Large incremental models

Hi all.

Recently, we spent some effort refactoring our models to make them more incremental in a hope that it reduces our warehousing bill. It worked for few large tables (with some correctness caveats mentioned here ). Upon looking at the query execution flow, we found that actually for most of the incremental models, the ETL time is very short , while the merging time is long. We assume this is due to the large base table which needs to be joined with the incremental temp table for the merge, thus leading to a full table scan of the base table.

An ad-hoc solution would be reducing the size of the base table by partitioning it in a semi meaningful manner. e.g. click_events_2019 , click_events_2020, click_events_2021, then during the incremental run only merge with the latest table (2021), and expose union of those tables for analytics. However, a full-refresh/backfill will get tricky this way. I was wondering how anyone else is solving this problem? is there any way to batch things easily without translating them into an operational problem?

1 Like

Hi ablimit,
I think you have two major directions you can work on:

  1. removing the merge and do only inserts, keeping all the history of changes and getting the “latest” on the way out of the table, if possible, as inserts are way faster than updates;
  2. limiting what gets in, with a where clause on the incoming tables; in many DBs this will be beneficial also on the target table, if you partition it using the same field you use for the filtering.

The first one is the typical play from Data Vault, you just insert new stuff (for your definition of new) and give one or two ordered timelines to get your data out in any order you are interested into (first being when you got the info into the table -load timestamp-, typical second is when it happened in real life -effectivity-). this removes the “out of order” problem in the load as you just solve it at query time according your need.

Two is just enforcing some acceptable limitation to what you are going to transform.
Even there you could have the two timelines (received VS happened) to help you narrow down what to pick up in the transformation on the incoming side.

If you can use both approaches then you can, for example, limit both incoming tables and dest table to events to specific field values (for example year = 2021) and just insert the ones that are new or changed.

If even after filtering you have huge numbers and your DB engine does not make good use of filters in the join keys then you can try a “brute force” approach to use the info that you have on the structure of the join key, even if I expect modern optimisers to be good at that if you have recent statistics (and good partitioning set up where you need to do it).

The idea is to exploit any field with a low cardinality that is part of your merge key and break down the huge merge in smaller ones, one for each value of the key.

With simple scripting in DBT (a loop on the values the key has, at the granularity you like) you could break down a one merge (like by year) into many smaller merges (by month or even by one day), and then union them back to be inserted.
I expect your DB engine to be smart enough to do it with low cardinality fields, and also prune partitions with date fields, but you can always try at different granularities (month, week, day) and see the performance.

-- build one CTE for each value of the key 
for key in key_values
  select from t1 where f = {{key}} and ...
  select from t2  where f = {{key}} and ...
  ...
  join t1, t2, ... as you need 
end for

-- join them all
for key in key_values
  select * from CTE_key 
  UNION (all?) if not last
end for
2 Likes

Hi there ablimit,
We get a list of all the distinct values for the partition column that are part of the current incremental run.

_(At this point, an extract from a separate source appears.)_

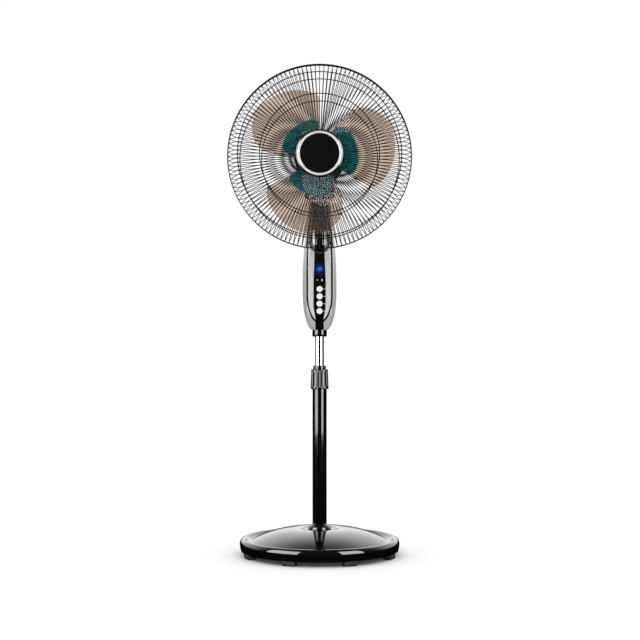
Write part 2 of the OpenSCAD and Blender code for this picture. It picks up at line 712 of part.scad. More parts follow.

We then use this list in the MERGE statement. However to do this we needed to change the MERGE macro. The resultant where clause looks like this (PROCESS_DATE is the partition column):

..     ) as DBT_INTERNAL_SOURCE
    on ( DBT_INTERNAL_DEST.PROCESS_DATE = "2020-10-17" or DBT_INTERNAL_DEST.PROCESS_DATE = "2020-10-18" ) and 
        DBT_INTERNAL_SOURCE.EVENT_GUID = DBT_INTERNAL_DEST.EVENT_GUID

Hope this helps. If you need more detail, please let me know.

1 Like